This historical romance doubles as an adventure story about two travelers in China who fall in love, only to discover that they’re on opposite sides in a political chess game.
Thomas (The Luckiest Lady in London, 2013, etc.) returns with sword-wielding heroine Catherine Blade. After a humdrum start, the novel evolves into an engrossing and unpredictable tale of political intrigue and betrayal. The action alternates between Chinese Turkestan (the current-day Xinjiang region of China) in the 1880s and London in the 1890s. Catherine is the child of a Chinese courtesan and an Englishman. While gathering intelligence for her Chinese politician stepfather in 1883, she meets and falls in love with a man she thinks of only as “the Persian.” When their paths cross in London 8 years later, Catherine discovers that he’s not Persian at all, but a landed British gentleman named Capt. Leighton Atwood. Although he still makes her heart beat faster, he’s engaged to another woman.
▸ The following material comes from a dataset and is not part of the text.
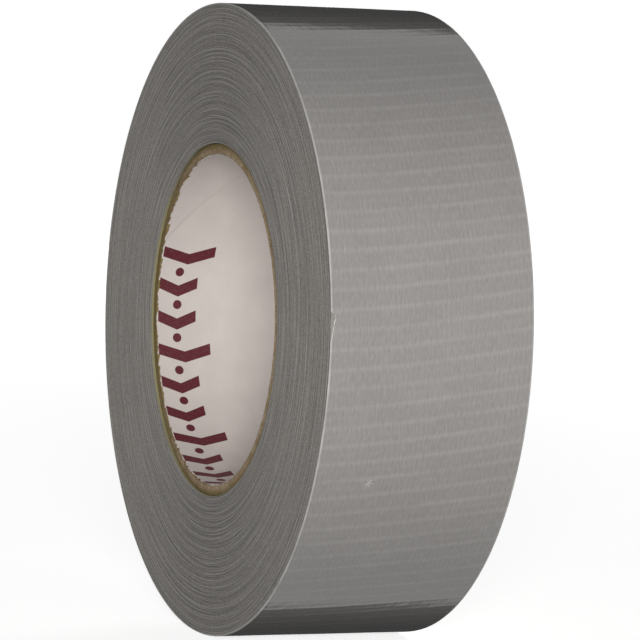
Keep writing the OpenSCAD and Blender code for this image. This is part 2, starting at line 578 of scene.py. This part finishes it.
def wound_edge_material():
    """The edges of the turns: satin grey, each turn a little lighter or darker, pale beside the core."""
    _, _, colours = settings()
    material, nodes, shader = new_material("Wound edge", 0.5, 0.2)
    place = place_group(nodes, shared("Round place", round_place_group))
    turn = nodes.math("DIVIDE", place["Radius"], tape_thickness())

    def streaks(per_turn, round_scale, detail, shift=0.0):
        vector = nodes.vector(
            nodes.math("MULTIPLY_ADD", turn, per_turn, shift),
            nodes.math("MULTIPLY", place["Cosine"], round_scale),
            nodes.math("MULTIPLY", place["Sine"], round_scale),
        )
        return nodes.noise(vector, 1.0, detail, 0.6)

    # The difference of two places leaves each turn's own shade and takes out the slow waves
    fine = nodes.math("SUBTRACT", streaks(1.1, 2.6, 1.0), streaks(1.1, 2.6, 1.0, 0.7))
    fine = nodes.spread(fine, -0.24, 0.24)
    few_turns = nodes.math("SUBTRACT", streaks(0.32, 1.7, 1.0), streaks(0.32, 1.7, 1.0, 0.8))
    few_turns = nodes.spread(few_turns, -0.24, 0.24)
    wide = nodes.spread(streaks(0.09, 0.9, 1.0), 0.3, 0.7)
    grain = place_grain(nodes, nodes.place(), 0.35, 8)
    light = nodes.math("MULTIPLY_ADD", fine, 0.9, nodes.math("MULTIPLY", wide, 0.06))
    light = nodes.math("MULTIPLY_ADD", few_turns, 0.34, light)
    light = nodes.math("MULTIPLY_ADD", nodes.spread(grain["Grain"], 0.3, 0.7), 0.5, light)
    lift = nodes.lift()
    light = nodes.math("MULTIPLY_ADD", lift, 0.15, light)
    light = nodes.math("SUBTRACT", light, 0.59, clamp=True)
    colour = nodes.mix(light, rgba(colours.wound_dark), rgba(colours.wound))
    squeezed = nodes.spread(place["Radius"], CORE_R + 0.1 * MM, CORE_R + 0.3 * MM, 0.9, 0.0)
    colour = nodes.mix(squeezed, colour, rgba(colours.first_turn))
    wire(nodes, shader, colour, None, nodes.bump(grain["Grain"], 0.4, 0.03 * MM))
    return material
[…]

Catherine pretends she’s merely a gently bred lady returning to her father’s homeland, but once again, she’s on a dangerous mission for her stepfather that she can fulfill only with Leighton’s help—in spite of his allegiances to his fiancee and to the British crown. The book’s biggest weakness is the villain, Lin, a cartoonish and unconvincing opponent. Its strength is the complexity of its main characters. Catherine is graceful and feminine but also deadly with a blade or her bare hands. “We would never question your manliness, would we?” Leighton teases her. Leighton is a natural caregiver, equally comfortable cooking for Catherine and saving her from bandits.
A thought-provoking exploration of gender roles in the East and West and in the historical romance genre. It’s also a darn good read.